*INFORMATION PROVIDED*:
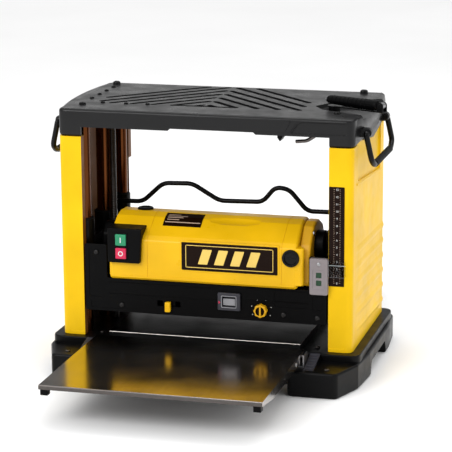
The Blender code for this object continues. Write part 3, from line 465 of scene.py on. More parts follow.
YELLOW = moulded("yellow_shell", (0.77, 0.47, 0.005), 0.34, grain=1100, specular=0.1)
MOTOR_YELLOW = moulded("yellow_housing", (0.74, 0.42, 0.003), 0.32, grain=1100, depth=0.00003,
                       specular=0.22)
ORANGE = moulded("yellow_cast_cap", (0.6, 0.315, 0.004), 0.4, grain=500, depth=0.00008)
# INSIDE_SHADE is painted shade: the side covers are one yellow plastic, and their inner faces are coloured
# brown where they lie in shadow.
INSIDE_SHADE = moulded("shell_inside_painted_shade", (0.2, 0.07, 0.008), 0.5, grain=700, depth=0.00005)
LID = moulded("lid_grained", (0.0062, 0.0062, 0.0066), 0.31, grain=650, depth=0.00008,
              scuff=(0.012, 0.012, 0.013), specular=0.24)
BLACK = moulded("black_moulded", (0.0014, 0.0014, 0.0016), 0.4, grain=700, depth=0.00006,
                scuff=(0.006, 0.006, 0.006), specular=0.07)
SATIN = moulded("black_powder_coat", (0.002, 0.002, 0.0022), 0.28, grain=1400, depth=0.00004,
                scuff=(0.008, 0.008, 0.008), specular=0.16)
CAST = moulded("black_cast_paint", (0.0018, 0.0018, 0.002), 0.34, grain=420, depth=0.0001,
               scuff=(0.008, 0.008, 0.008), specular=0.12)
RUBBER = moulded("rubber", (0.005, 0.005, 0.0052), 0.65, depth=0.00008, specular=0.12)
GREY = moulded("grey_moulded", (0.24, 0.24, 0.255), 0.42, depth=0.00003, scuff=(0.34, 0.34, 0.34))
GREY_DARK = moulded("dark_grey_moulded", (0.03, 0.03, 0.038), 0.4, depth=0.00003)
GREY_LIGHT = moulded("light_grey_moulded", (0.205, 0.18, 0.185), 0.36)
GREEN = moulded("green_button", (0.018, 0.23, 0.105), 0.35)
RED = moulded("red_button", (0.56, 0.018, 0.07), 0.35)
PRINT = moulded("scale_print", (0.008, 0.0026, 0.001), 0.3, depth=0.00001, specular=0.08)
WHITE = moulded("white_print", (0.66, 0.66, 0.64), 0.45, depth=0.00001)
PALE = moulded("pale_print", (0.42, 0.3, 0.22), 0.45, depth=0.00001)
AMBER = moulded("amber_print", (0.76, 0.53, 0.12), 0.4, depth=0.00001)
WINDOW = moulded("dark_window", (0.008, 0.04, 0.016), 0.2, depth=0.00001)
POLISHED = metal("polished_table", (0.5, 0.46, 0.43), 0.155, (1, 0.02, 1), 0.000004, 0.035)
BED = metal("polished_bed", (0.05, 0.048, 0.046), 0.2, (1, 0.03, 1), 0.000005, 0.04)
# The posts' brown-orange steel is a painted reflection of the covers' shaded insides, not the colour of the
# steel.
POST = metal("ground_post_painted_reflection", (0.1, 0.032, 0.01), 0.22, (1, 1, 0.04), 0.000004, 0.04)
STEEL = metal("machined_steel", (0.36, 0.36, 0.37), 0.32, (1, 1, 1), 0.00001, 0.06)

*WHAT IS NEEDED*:
Reproduce every line of the material above exactly.

*TASK RESULT*:
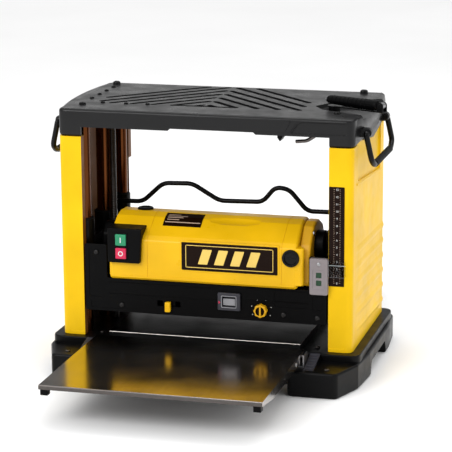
The Blender code for this object continues. Write part 3, from line 465 of scene.py on. More parts follow.
YELLOW = moulded("yellow_shell", (0.77, 0.47, 0.005), 0.34, grain=1100, specular=0.1)
MOTOR_YELLOW = moulded("yellow_housing", (0.74, 0.42, 0.003), 0.32, grain=1100, depth=0.00003,
                       specular=0.22)
ORANGE = moulded("yellow_cast_cap", (0.6, 0.315, 0.004), 0.4, grain=500, depth=0.00008)
# INSIDE_SHADE is painted shade: the side covers are one yellow plastic, and their inner faces are coloured
# brown where they lie in shadow.
INSIDE_SHADE = moulded("shell_inside_painted_shade", (0.2, 0.07, 0.008), 0.5, grain=700, depth=0.00005)
LID = moulded("lid_grained", (0.0062, 0.0062, 0.0066), 0.31, grain=650, depth=0.00008,
              scuff=(0.012, 0.012, 0.013), specular=0.24)
BLACK = moulded("black_moulded", (0.0014, 0.0014, 0.0016), 0.4, grain=700, depth=0.00006,
                scuff=(0.006, 0.006, 0.006), specular=0.07)
SATIN = moulded("black_powder_coat", (0.002, 0.002, 0.0022), 0.28, grain=1400, depth=0.00004,
                scuff=(0.008, 0.008, 0.008), specular=0.16)
CAST = moulded("black_cast_paint", (0.0018, 0.0018, 0.002), 0.34, grain=420, depth=0.0001,
               scuff=(0.008, 0.008, 0.008), specular=0.12)
RUBBER = moulded("rubber", (0.005, 0.005, 0.0052), 0.65, depth=0.00008, specular=0.12)
GREY = moulded("grey_moulded", (0.24, 0.24, 0.255), 0.42, depth=0.00003, scuff=(0.34, 0.34, 0.34))
GREY_DARK = moulded("dark_grey_moulded", (0.03, 0.03, 0.038), 0.4, depth=0.00003)
GREY_LIGHT = moulded("light_grey_moulded", (0.205, 0.18, 0.185), 0.36)
GREEN = moulded("green_button", (0.018, 0.23, 0.105), 0.35)
RED = moulded("red_button", (0.56, 0.018, 0.07), 0.35)
PRINT = moulded("scale_print", (0.008, 0.0026, 0.001), 0.3, depth=0.00001, specular=0.08)
WHITE = moulded("white_print", (0.66, 0.66, 0.64), 0.45, depth=0.00001)
PALE = moulded("pale_print", (0.42, 0.3, 0.22), 0.45, depth=0.00001)
AMBER = moulded("amber_print", (0.76, 0.53, 0.12), 0.4, depth=0.00001)
WINDOW = moulded("dark_window", (0.008, 0.04, 0.016), 0.2, depth=0.00001)
POLISHED = metal("polished_table", (0.5, 0.46, 0.43), 0.155, (1, 0.02, 1), 0.000004, 0.035)
BED = metal("polished_bed", (0.05, 0.048, 0.046), 0.2, (1, 0.03, 1), 0.000005, 0.04)
# The posts' brown-orange steel is a painted reflection of the covers' shaded insides, not the colour of the
# steel.
POST = metal("ground_post_painted_reflection", (0.1, 0.032, 0.01), 0.22, (1, 1, 0.04), 0.000004, 0.04)
STEEL = metal("machined_steel", (0.36, 0.36, 0.37), 0.32, (1, 1, 1), 0.00001, 0.06)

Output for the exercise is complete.